Here we report on the feasibility of high-altitude flight by a developing a tailless flapping-wing aerial robot. The objective of this study is two-fold: First, we measure the wing motion and generated aerodynamic forces in an air density range of 0.360 kg/m3 (9000 m) and 1.184 kg/m3 (sea level) for scaled wing size and motion frequency and compare to a bioinspired scaling relationship for flexible flapping wings31,32. Second, we test if the considered wing size and motion produces a lift-off of the robot in the lowest air density of 0.360 kg/m3. This study demonstrates the feasibility of bioinspired flight in high-altitude conditions by a coordinated scaling of the wing size and motion frequency. The optimization of the wing design in terms of flapping frequency, wing shape/aspect ratio and wing flexibility, and vehicle size was not conducted and left for future work.

Tailless flapping-wing aerial robot, wing kinematics, and objective conditions

Figure 1a shows the design of the robo-hummingbird Shinshu, a tailless flapping-wing aerial robot developed in this study. It is inspired by the hummingbird-like flapping-wing robot developed by Tu et al.23. The driving system of the robot is a direct type actuation that consists of brushless motors (ECXSP06M, Maxon), reduction gears, torsional springs, and two wings. The motor accounts for almost half of the robot’s weight (Fig. 1a). The direct type wing actuation system was inspired from those of hummingbirds33,34 and the hummingbird-like flapping wing robot23. The torsional spring (33-0437 for the right wing, 34-0437 for the left wing, Samini Co., Ltd) can restore energy and help generate smooth flapping motion. The body frame is made of acrylic resin using a 3D printer (AGILISTA-3200, KEYENCE Corp.). The flapping motion is reproduced by repeating the forward and reverse rotation of the motor.

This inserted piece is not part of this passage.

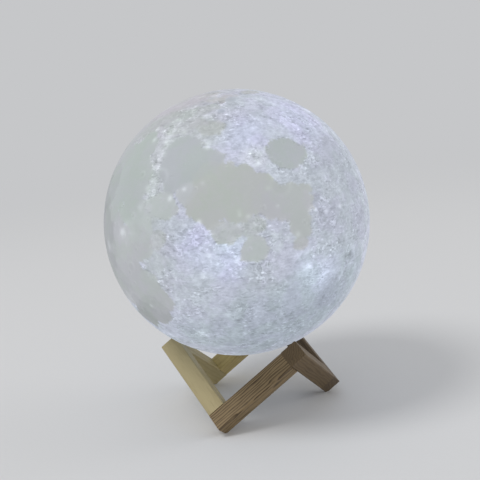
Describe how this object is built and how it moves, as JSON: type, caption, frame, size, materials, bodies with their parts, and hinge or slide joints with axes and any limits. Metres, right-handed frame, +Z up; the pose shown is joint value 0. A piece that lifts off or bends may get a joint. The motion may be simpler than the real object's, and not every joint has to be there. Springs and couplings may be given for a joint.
{
  "type": "moon lamp",
  "caption": "Glowing moon globe that rests on three corners of a zigzag wooden stand; twist-out rechargeable light module underneath with touch ring and charging socket.",
  "frame": {"origin": "on the surface that the feet stand on, on the vertical axis through the globe's centre", "axes": "+Z up; one of the three feet points to -Y, the open front of the lamp as pictured"},
  "size_m": [0.15, 0.15, 0.1843],
  "materials": {
    "beech": "oiled, open grain, satin",
    "dowel_wood": "raw, glued in",
    "moon_plastic": "printed, matt, glows from inside",
    "white_plastic": "moulded, fine satin",
    "screw_steel": "zinc plated",
    "touch_metal": "bright nickel",
    "contact_brass": "gold-coloured plating",
    "black_plastic": "moulded, matt",
    "clear_plastic": "clear, polished",
    "indicator_red": "small lamp",
    "board_green": "solder mask",
    "chip_black": "moulded, matt",
    "coil_grey": "pressed powder",
    "capacitor_tan": "ceramic with tinned ends",
    "plug_white": "moulded nylon",
    "cell_foil": "laminated foil pouch",
    "pad_foam": "closed-cell foam tape",
    "lead_red": "insulated wire",
    "lead_white": "insulated wire",
    "led_board_white": "white solder mask on aluminium",
    "led_glow": "white emitters",
    "dome_opal": "milky, satin"
  },
  "bodies": {
    "stand": {"stand_bar_front_left": "beech", "stand_bar_front_right": "beech", "stand_bar_right": "beech", "stand_bar_back_right": "beech", "stand_bar_back_left": "beech", "stand_bar_left": "beech", "stand_dowels": "dowel_wood"},
    "globe": {"moon_shell": "moon_plastic", "socket_collar": "white_plastic"},
    "light_module": {"base_cover": "white_plastic", "cover_screws": "screw_steel", "touch_ring": "touch_metal", "touch_contact": "contact_brass", "charging_jack": "black_plastic", "charge_light_pipe": "clear_plastic", "charge_indicator": "indicator_red", "main_board": "board_green", "board_screws": "screw_steel", "charger_chip": "chip_black", "touch_chip": "chip_black", "power_coil": "coil_grey", "capacitors": "capacitor_tan", "battery_plug": "plug_white", "led_plug": "plug_white", "battery_cell": "cell_foil", "battery_pad": "pad_foam", "battery_leads": "lead_red", "led_leads": "lead_white", "lamp_tower": "white_plastic", "led_board": "led_board_white", "led_terminal": "plug_white", "led_emitters": "led_glow", "led_board_screws": "screw_steel", "diffuser_dome": "dome_opal"}
  },
  "joints": [
    {"name": "globe_lift", "type": "slide", "parent": "stand", "child": "globe", "axis": [0, 0, 1], "range_m": [0, 0.1]},
    {"name": "module_twist", "type": "hinge", "parent": "globe", "child": "light_module", "pos_m": [0, 0, 0.0374], "axis": [0, 0, -1], "range_deg": [0, 60]}
  ]
}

The motion is controlled by a microcontroller and a motor driver that are mounted on the control board. The driving power of the robot is supplied from an external power source (SPPS-C-3010B, IKococater) through a cable.

Figure 1
figure 1

(a) Pictures and computer-aided design image of robo-hummingbird Shinshu and weight breakdown of the robo-hummingbird Shinshu with SU wing (larger wing considered in this study). (b) Design of the wing. Two types of wing shape used in the lift measurement. R and c indicate the single wing length and chord length. (c) Schematics of the distance between left and right wing of the robo-hummingbird Shinshu with SU wing and influence of the flapping amplitude (ϕa) on the distance between two wings. The wings touch each other when ϕa approaches more than 196 degrees. (d) Definition of coordinates and angles of the wing motion. L.E., α, ϕ, and ψ denote the leading edge of the wing, the angle of attack, the flapping angle, and the wing rotational angle, respectively.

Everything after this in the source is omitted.